- Dataset excerpt:
☆ ☆ ☆ ☆ ☆ ☆ ☆

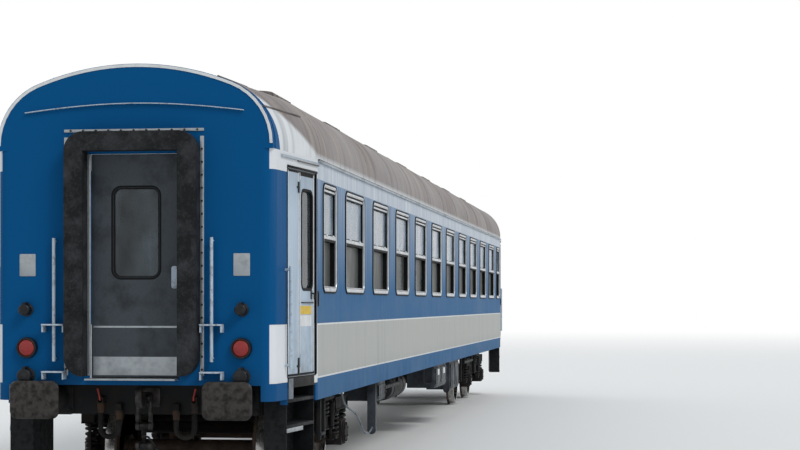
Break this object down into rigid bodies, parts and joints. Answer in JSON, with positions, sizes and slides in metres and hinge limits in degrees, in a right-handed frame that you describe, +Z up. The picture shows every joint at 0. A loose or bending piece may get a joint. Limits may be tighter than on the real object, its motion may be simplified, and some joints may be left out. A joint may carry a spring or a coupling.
{
  "type": "passenger coach",
  "caption": "Main-line passenger coach with tapered ends, folding entrance doors, rubber gangways, side buffers and two two-axle bogies.",
  "frame": {"origin": "middle of the coach at the height of the wheel flange tips, 28 mm below the top of the rail", "axes": "+X along the coach to its far end, +Z up, -Y to the side that the picture shows"},
  "size_m": [24.5, 2.861, 4.0878],
  "materials": {
    "shell_paint": "blue over cream livery paint, slightly weathered gloss",
    "roof_paint": "weathered grey-brown matt paint",
    "door_paint": "light grey-blue satin paint",
    "frame_black": "dirty black satin paint",
    "bogie_black": "black paint under brake dust",
    "equipment_grey": "dusty grey paint",
    "window_aluminium": "satin anodised",
    "window_glass": "tinted clear glass",
    "bellows_rubber": "matt black rubber",
    "hose_rubber": "matt black rubber",
    "wheel_steel": "worn bright treads, rusty webs",
    "bare_steel": "greased worn steel",
    "rail_steel": "black painted tube",
    "lamp_red": "red lens in a black rim",
    "step_steel": "dark painted steel, worn tread plates",
    "trim_aluminium": "dull strip",
    "interior_laminate": "pale laminate",
    "seat_fabric": "blue woven upholstery",
    "rack_metal": "satin",
    "floor_cover": "dark sheet flooring",
    "spring_steel": "black paint under dust",
    "brake_iron": "rusty cast iron"
  },
  "bodies": {
    "carbody": {"air_reservoirs": "frame_black", "brake_hoses": "hose_rubber", "buffer_casings": "frame_black", "buffer_heads": "bare_steel", "draw_gear": "bare_steel", "entrance_steps": "step_steel", "equipment_boxes": "equipment_grey", "floor": "floor_cover", "gangway_bellows": "bellows_rubber", "handrails": "rail_steel", "luggage_racks": "rack_metal", "partitions": "interior_laminate", "rain_gutters": "trim_aluminium", "roof": "roof_paint", "roof_ventilators": "roof_paint", "seats": "seat_fabric", "side_wall_left": "shell_paint", "side_wall_right": "shell_paint", "tail_lamps": "lamp_red", "underfloor_brackets": "equipment_grey", "underfloor_pipes": "frame_black", "underframe": "frame_black", "vestibule_far": "shell_paint", "vestibule_near": "shell_paint", "window_frames": "window_aluminium", "window_glass": "window_glass"},
    "bogie_near": {"axle_boxes_near": "bogie_black", "bogie_bolster_near": "bogie_black", "bogie_frame_near": "bogie_black", "brake_gear_near": "brake_iron", "springs_near": "spring_steel"},
    "wheelset_near_1": {"wheelset_near_1": "wheel_steel"},
    "wheelset_near_2": {"wheelset_near_2": "wheel_steel"},
    "bogie_far": {"axle_boxes_far": "bogie_black", "bogie_bolster_far": "bogie_black", "bogie_frame_far": "bogie_black", "brake_gear_far": "brake_iron", "springs_far": "spring_steel"},
    "wheelset_far_1": {"wheelset_far_1": "wheel_steel"},
    "wheelset_far_2": {"wheelset_far_2": "wheel_steel"},
    "narrow_leaf_near_right": {"door_narrow_leaf_near_right": "door_paint"},
    "wide_leaf_near_right": {"door_wide_leaf_near_right": "door_paint", "door_glass_near_right": "window_glass"},
    "narrow_leaf_near_left": {"door_narrow_leaf_near_left": "door_paint"},
    "wide_leaf_near_left": {"door_wide_leaf_near_left": "door_paint", "door_glass_near_left": "window_glass"},
    "narrow_leaf_far_right": {"door_narrow_leaf_far_right": "door_paint"},
    "wide_leaf_far_right": {"door_wide_leaf_far_right": "door_paint", "door_glass_far_right": "window_glass"},
    "narrow_leaf_far_left": {"door_narrow_leaf_far_left": "door_paint"},
    "wide_leaf_far_left": {"door_wide_leaf_far_left": "door_paint", "door_glass_far_left": "window_glass"},
    "gangway_door_near": {"gangway_door_near": "door_paint", "gangway_door_glass_near": "window_glass"},
    "gangway_door_far": {"gangway_door_far": "door_paint", "gangway_door_glass_far": "window_glass"}
  },
  "joints": [
    {"name": "bogie_near_turn", "type": "hinge", "parent": "carbody", "child": "bogie_near", "pos_m": [-8.6, 0, 0.9], "axis": [0, 0, 1], "range_deg": [-4, 4]},
    {"name": "wheelset_near_1_roll", "type": "hinge", "parent": "bogie_near", "child": "wheelset_near_1", "pos_m": [-9.85, 0, 0.488], "axis": [0, 1, 0], "continuous": true},
    {"name": "wheelset_near_2_roll", "type": "hinge", "parent": "bogie_near", "child": "wheelset_near_2", "pos_m": [-7.35, 0, 0.488], "axis": [0, 1, 0], "continuous": true},
    {"name": "bogie_far_turn", "type": "hinge", "parent": "carbody", "child": "bogie_far", "pos_m": [8.6, 0, 0.9], "axis": [0, 0, 1], "range_deg": [-4, 4]},
    {"name": "wheelset_far_1_roll", "type": "hinge", "parent": "bogie_far", "child": "wheelset_far_1", "pos_m": [7.35, 0, 0.488], "axis": [0, 1, 0], "continuous": true},
    {"name": "wheelset_far_2_roll", "type": "hinge", "parent": "bogie_far", "child": "wheelset_far_2", "pos_m": [9.85, 0, 0.488], "axis": [0, 1, 0], "continuous": true},
    {"name": "door_near_right_swing", "type": "hinge", "parent": "carbody", "child": "narrow_leaf_near_right", "pos_m": [-11.67137, -1.25729, 2.2], "axis": [0, 0, 1], "range_deg": [0, 85]},
    {"name": "door_near_right_fold", "type": "hinge", "parent": "narrow_leaf_near_right", "child": "wide_leaf_near_right", "pos_m": [-11.28696, -1.34782, 2.2], "axis": [0, 0, 1], "range_deg": [-170, 0]},
    {"name": "door_near_left_swing", "type": "hinge", "parent": "carbody", "child": "narrow_leaf_near_left", "pos_m": [-11.67137, 1.25729, 2.2], "axis": [0, 0, -1], "range_deg": [0, 85]},
    {"name": "door_near_left_fold", "type": "hinge", "parent": "narrow_leaf_near_left", "child": "wide_leaf_near_left", "pos_m": [-11.28696, 1.34782, 2.2], "axis": [0, 0, -1], "range_deg": [-170, 0]},
    {"name": "door_far_right_swing", "type": "hinge", "parent": "carbody", "child": "narrow_leaf_far_right", "pos_m": [11.67137, -1.25729, 2.2], "axis": [0, 0, -1], "range_deg": [0, 85]},
    {"name": "door_far_right_fold", "type": "hinge", "parent": "narrow_leaf_far_right", "child": "wide_leaf_far_right", "pos_m": [11.28696, -1.34782, 2.2], "axis": [0, 0, -1], "range_deg": [-170, 0]},
    {"name": "door_far_left_swing", "type": "hinge", "parent": "carbody", "child": "narrow_leaf_far_left", "pos_m": [11.67137, 1.25729, 2.2], "axis": [0, 0, 1], "range_deg": [0, 85]},
    {"name": "door_far_left_fold", "type": "hinge", "parent": "narrow_leaf_far_left", "child": "wide_leaf_far_left", "pos_m": [11.28696, 1.34782, 2.2], "axis": [0, 0, 1], "range_deg": [-170, 0]},
    {"name": "gangway_door_near_slide", "type": "slide", "parent": "carbody", "child": "gangway_door_near", "axis": [0, 1, 0], "range_m": [0, 0.72]},
    {"name": "gangway_door_far_slide", "type": "slide", "parent": "carbody", "child": "gangway_door_far", "axis": [0, 1, 0], "range_m": [0, 0.72]}
  ],
  "couplings": [
    {"joint": "door_near_right_fold", "follows": "door_near_right_swing", "ratio": -2},
    {"joint": "door_near_left_fold", "follows": "door_near_left_swing", "ratio": -2},
    {"joint": "door_far_right_fold", "follows": "door_far_right_swing", "ratio": -2},
    {"joint": "door_far_left_fold", "follows": "door_far_left_swing", "ratio": -2}
  ]
}
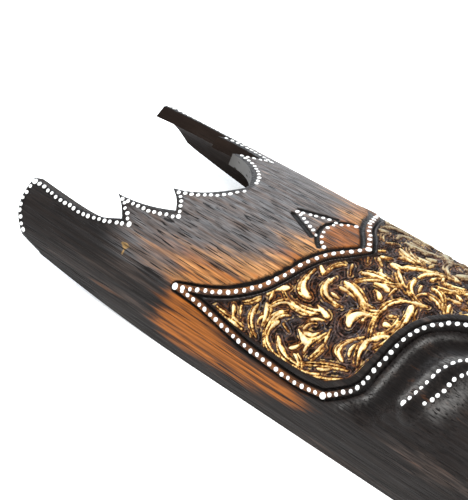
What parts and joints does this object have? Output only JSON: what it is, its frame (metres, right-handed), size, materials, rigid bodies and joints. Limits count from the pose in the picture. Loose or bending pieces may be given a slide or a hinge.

☆ ☆ ☆ ☆ ☆ ☆ ☆

- PROBLEM STATEMENT: Search the listing for the word "materials" and return each line that holds it.

- EXPECTED ANSWER:
  "materials": {
What parts and joints does this object have? Output only JSON: what it is, its frame (metres, right-handed), size, materials, rigid bodies and joints. Limits count from the pose in the picture. Loose or bending pieces may be given a slide or a hinge.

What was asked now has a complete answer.